The first day of school started at 3 a.m. for panelist Sheila McCabe, assistant superintendent for educational services for Fairfield-Suisun Unified School District, with calls from principals who were being evacuated from their homes due to fast-moving wildfires in their region 45 miles north of San Francisco. The district postponed re-opening for a few days and its 21,000 students are currently fully remote. Re-opening has brought heightened attention to principals’ social and emotional wellbeing, says McCabe. After it became apparent that principals were running themselves ragged as they prepared for distance learning, district leaders realized they had to do a better job giving principals the space—and permission—to unplug and take time for themselves. Supporting principals has also meant rethinking how fast to proceed with the district’s pipeline-building efforts. “The question becomes, how much do we push and how much do we back off in helping site leaders move forward with these initiatives while simultaneously recognizing their capacity based on everything that’s taking place?” McCabe says.
The good news is that the pandemic hasn’t derailed pipeline work in many districts. Plenary attendees described holding virtual boot camps for new principals over the summer, hiring coaches to support school leaders, and implementing leader tracking systems to better manage principals’ career development. Boston Public Schools completely revamped its recruiting website in the midst of the pandemic, adding details about required leadership competencies, profiles of principal mentors and photos of its two most recent cohorts of new principals, 75 percent of whom are minorities. The goal, explains Corey Harris, Boston’s chief of accountability, is to give applicants a sense of who they will work with and what they will experience if they’re hired. Boston’s hiring process had already begun when the pandemic struck, but the district quickly pivoted to an all-virtual experience. Applicants can even do a dry run on Zoom before their interview to check connectivity.

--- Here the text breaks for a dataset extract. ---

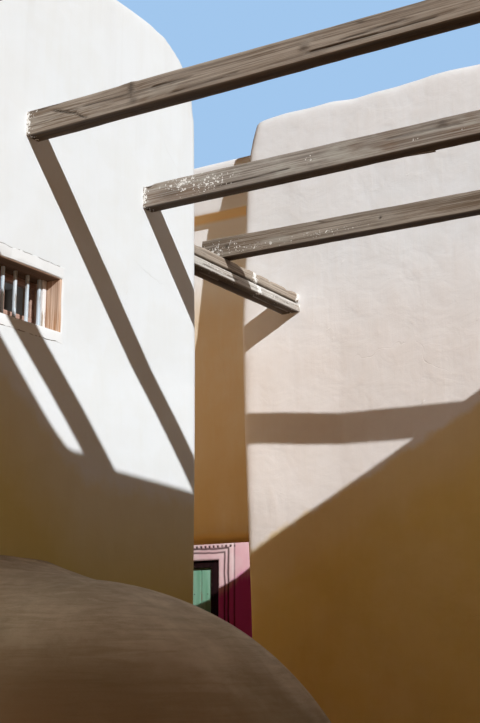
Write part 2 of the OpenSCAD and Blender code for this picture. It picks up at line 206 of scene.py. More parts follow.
class Effect:
    """A shader effect that several finishes share, built once as a node group.

    Attributes:
        label: The group's name.
        takes: Its inputs with their values, and None for a vector.
        gives: Its outputs.
    """

    label = "effect"
    takes: dict[str, float | None] = {}
    gives: tuple[str, ...] = ()

    @classmethod
    def wire(cls, sheet: Sheet, given: Ports) -> Ports:
        """Builds the group's nodes.

        Args:
            sheet: The sheet of the group's tree.
            given: The group's inputs, by name.

        Returns:
            The signals to put out, by name.
        """
        raise NotImplementedError

    @classmethod
    def tree(cls) -> bpy.types.NodeTree:
        """Returns the group's tree, and makes it on first use."""
        known = bpy.data.node_groups.get(cls.label)
        if known:
            return known
        tree = bpy.data.node_groups.new(cls.label, "ShaderNodeTree")
        for name, value in cls.takes.items():
            kind = "NodeSocketVector" if value is None else "NodeSocketFloat"
            port = tree.interface.new_socket(name, in_out="INPUT", socket_type=kind)
            if value is not None:
                port.default_value = value
        for name in cls.gives:
            tree.interface.new_socket(name, in_out="OUTPUT", socket_type="NodeSocketFloat")
        sheet = Sheet(tree)
        source = tree.nodes.new("NodeGroupInput").outputs
        taken = tree.nodes.new("NodeGroupOutput").inputs
        given = {name: Signal(sheet, source[name]) for name in cls.takes}
        for name, signal in cls.wire(sheet, given).items():
            sheet.feed(taken[name], signal)
        return tree

    @classmethod
    def place(cls, sheet: Sheet, **values: object) -> Ports:
        """Places the group in a material.

        Args:
            sheet: The material's sheet.
            values: Signals or values for the group's inputs, by name.

        Returns:
            The group's outputs, by name.
        """
        node = sheet.add("Group", node_tree=cls.tree())
        for name, value in values.items():
            sheet.feed(node.inputs[name], value)
        return {name: Signal(sheet, node.outputs[name]) for name in cls.gives}


class HandPlaster(Effect):
    """Trowel sweeps, brush marks and sand grain of plaster laid by hand."""

    label = "Hand plaster"
    takes = {
        "Place": None,
        "Trowel": 0.004,
        "Ridge": 0.0008,
        "Brush": 0.0008,
        "Grain": 0.0005,
    }
    gives = ("Height", "Mottle", "Strokes", "Sand")
    sweeps = 2.4

    @classmethod
    def wire(cls, sheet: Sheet, given: Ports) -> Ports:
        """Layers broad sweeps, arcs, upright brush marks and grain."""
        place = given["Place"]
        broad = place.noise(cls.sweeps, 3.0, 0.45, 0.7)
        arcs = place.stretch(1.0, 1.0, 1.5).noise(cls.sweeps * 2.0, 3.0, 0.5, 0.5)
        strokes = place.stretch(15.0, 15.0, 1.7).noise(1.6, 4.0, 0.6, 0.4)
        sand = place.noise(95.0, 4.0, 0.7)
        x, y, z = place.split()
        lift = z * 0.6
        slant = sheet.joined(x + lift, y + lift, z - (x + y) * 0.6)
        scratch = slant.stretch(17.0, 17.0, 3.2).noise(1.0, 3.0, 0.55, 0.3)
        ridge = scratch.ramp(0.68, 0.8) * arcs.ramp(0.47, 0.6)
        height = ridge * given["Ridge"] + broad * given["Trowel"] + arcs * 0.5 * given["Trowel"]
        height = height + strokes * given["Brush"] + sand * given["Grain"]
        mottle = (broad + arcs * 0.6).ramp(0.68, 0.95)
        return {"Height": height, "Mottle": mottle, "Strokes": strokes, "Sand": sand}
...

While their districts continue adjusting to the new normal, participants in the learning community agreed that collaboration with families, staff, community partners and others is essential to ensuring an equitable response to a school year that will be like no other. Parents, noted Santelises, are counting on them. “Our families have not relinquished their belief in the power of education to give their young people the kinds of agency that oftentimes underresourced communities have not been able to fully experience.”